Regardless of workspace type, workspace storage contains two categories of data.
Workspace file system data includes the assets that you and your team create and manage through the Azure Databricks UI—notebooks, SQL queries and dashboards, alerts, repos, libraries, and other small files such as Python or YAML configuration files.
Workspace system data is generated internally by Azure Databricks features and includes SQL query results, job run results, notebook revisions, SQL query plans used for observability, and cluster logs.
In classic workspaces, both categories reside in the workspace storage account in your Azure subscription. If your classic workspace was enabled for Unity Catalog automatically, the workspace storage account also contains the default workspace catalog. All users in your workspace can create data assets in the default schema within this catalog. Users access this data through Unity Catalog's governance layer and don't have direct access to the underlying storage, ensuring security and proper access control.

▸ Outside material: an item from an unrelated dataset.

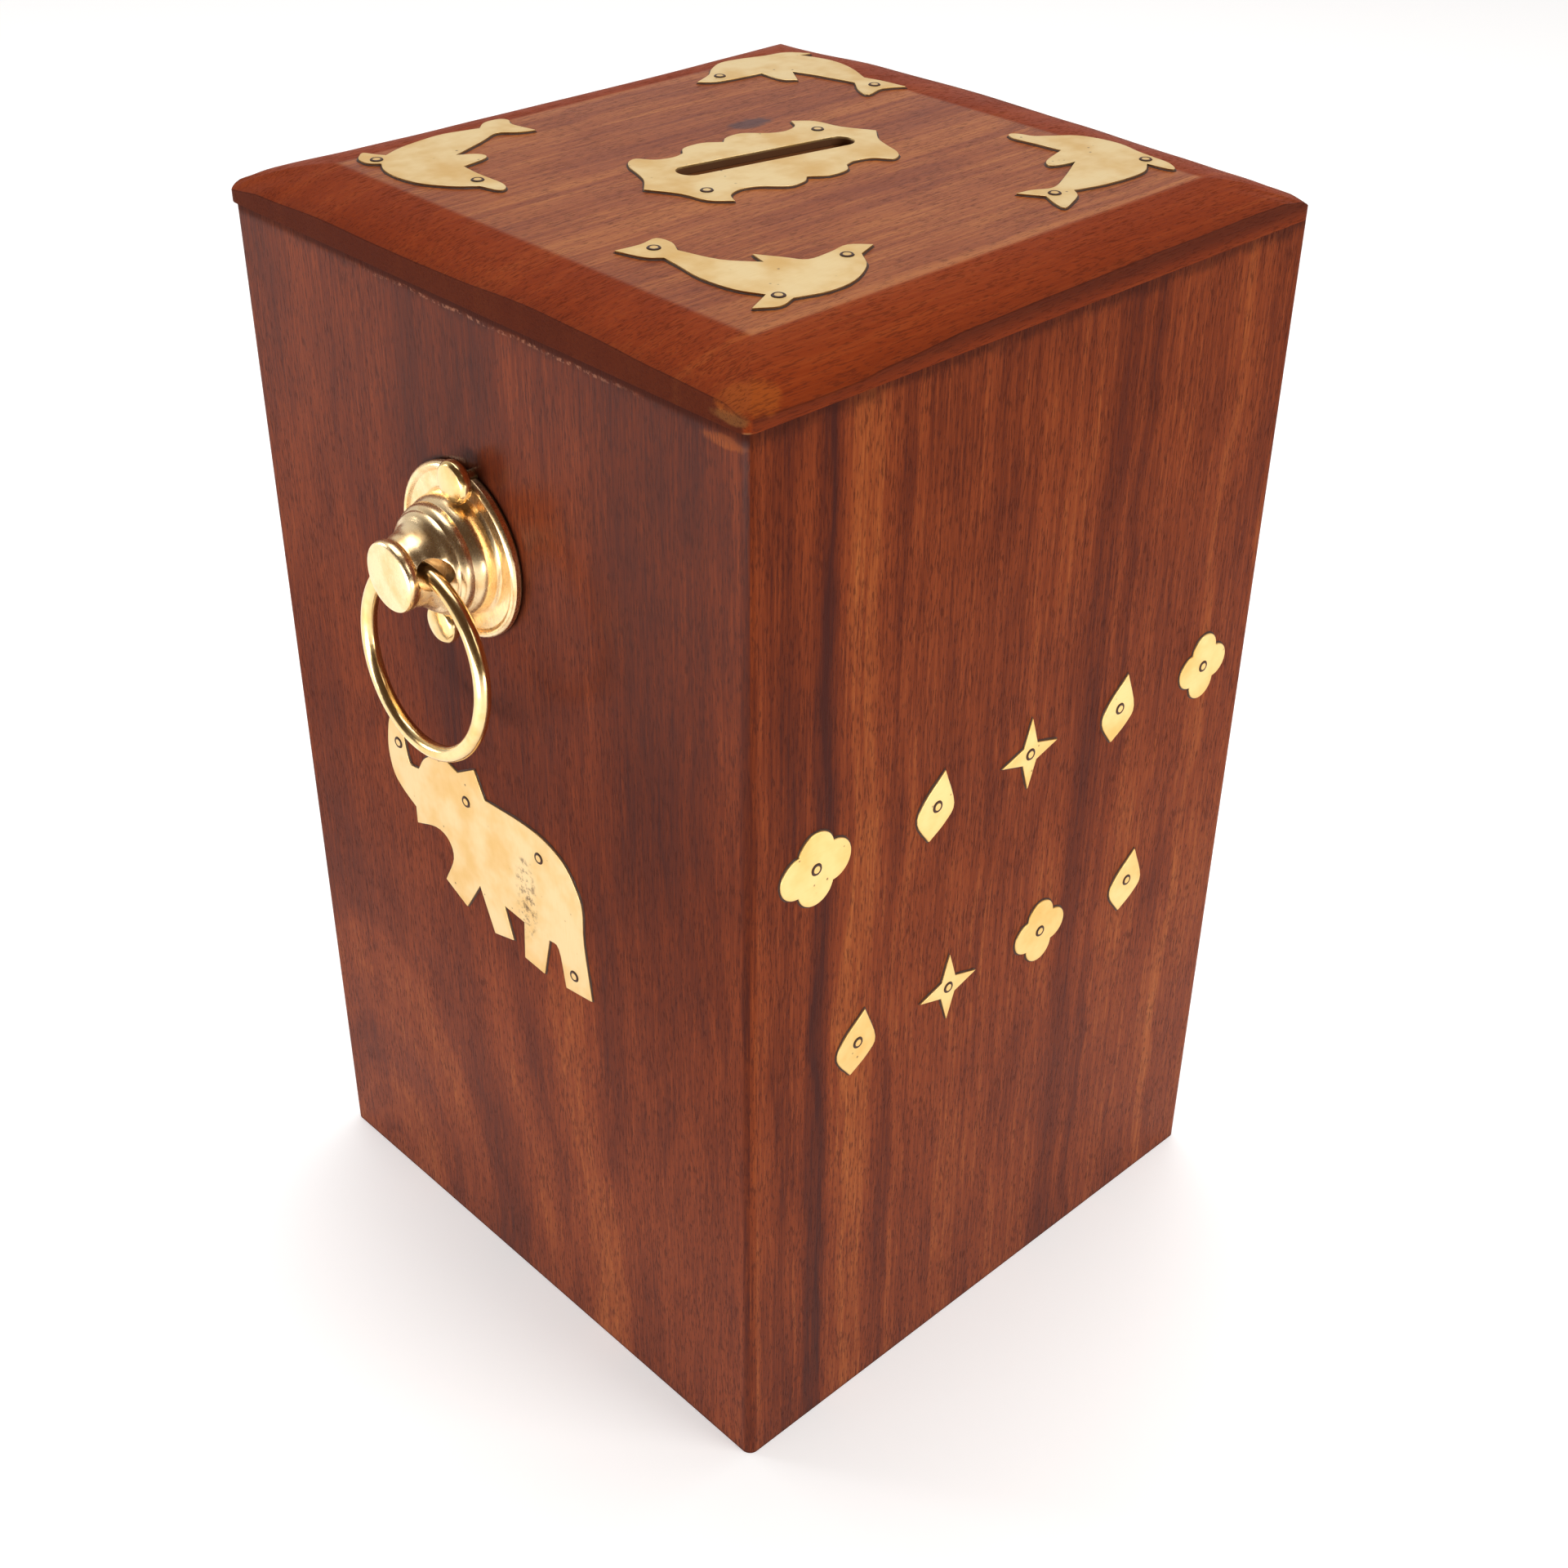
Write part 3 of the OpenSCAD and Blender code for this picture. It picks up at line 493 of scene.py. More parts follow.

The classic workspace storage account may also contain DBFS (Databricks File System), which is a distributed file system accessible under the dbfs:/ namespace. DBFS root and DBFS mounts are legacy features. Storing and accessing data using DBFS root or DBFS mounts is a deprecated pattern. Instead, you should use Unity Catalog-managed tables and volumes for better governance and security.
Understanding where your data resides helps you implement appropriate security controls, such as enabling firewall support for your workspace storage account to limit access to authorized resources and networks only.